Możemy natknąć się w podróży na kontrolę drogową. Boimy się jej szczególnie zagranicą, mając na uwadze tamtejsze przepisy, które mogą być dla nas zaskakujące i niezrozumiałe. Warto zapoznać się z nimi przed wyjazdem.
Już na koniec mojego felietonu przytoczę własne doświadczenie „z rynku krajowego”. Apeluję do właścicieli odpowiednich dróg, które są administrowane przez poszczególne urzędy. Chodzi o drogi miejskie, powiatowe, wojewódzkie lub krajowe. Zwracam się z apelem o dokonanie przeglądu oznakowania. Pisałem już kiedyś na ten temat, lecz do tej pory niewiele się zmieniło, a nawet wskazałem takie miejsca. Wiele z nich obecnie nie odpowiada wymogom bezpieczeństwa na tych drogach, a wręcz stanowią tylko tak zwaną „pułapkę mandatową” dla kierowców. Taka kontrola niczemu nie służy, tym bardziej, że często są to miejsca, mające niewiele wspólnego z bezpieczeństwem ruchu drogowego. Kierowca musi być świadomy zagrożenia, jakie stworzył w danym miejscu. Tymi miejscami powinny być szczególnie obszary o zabudowie ciągłej lub skupionej, o dużym natężeniu ruchu pieszego, sygnalizacji świetlnej, budynków użyteczności publicznej, szkoły i urzędy, przejścia dla pieszych, przejazdy kolejowe oraz miejsca częstych wypadków. Właśnie tam powinny być stałe i rutynowe kontrole, aby utwierdzić kierowców, że są to niebezpieczne miejsca, gdzie może dojść do wypadków, także tych śmiertelnych. Zastosowane kary przez kontrolującego nie może budzić wątpliwości, aby była skuteczna.

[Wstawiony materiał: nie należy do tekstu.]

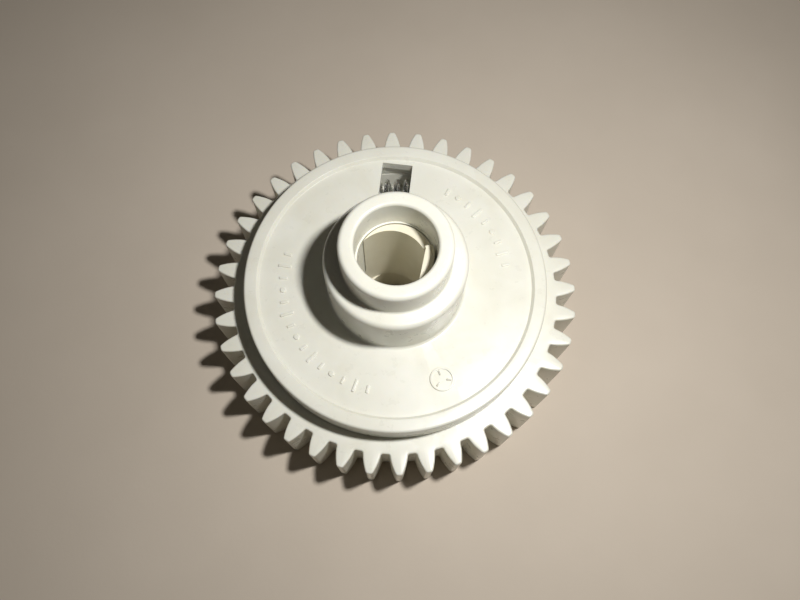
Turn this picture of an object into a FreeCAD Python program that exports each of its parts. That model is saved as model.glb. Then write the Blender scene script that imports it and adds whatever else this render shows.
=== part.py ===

Dlatego właśnie wybierając się na urlop, pamiętajmy o przestrzeganiu przepisów ruchu drogowego, abyśmy po powrocie nie musieli korzystać z komunikacji publicznej. Jeszcze jedno ważne przypomnienie! Pamiętaj, że tam gdzie dana nawierzchnia drogi czy placu jest przeznaczona dla pojazdów i pieszych, pierwszeństwo przysługuje pieszemu.
Życzę wszystkim szczęśliwych wyjazdów i powrotów z wakacji!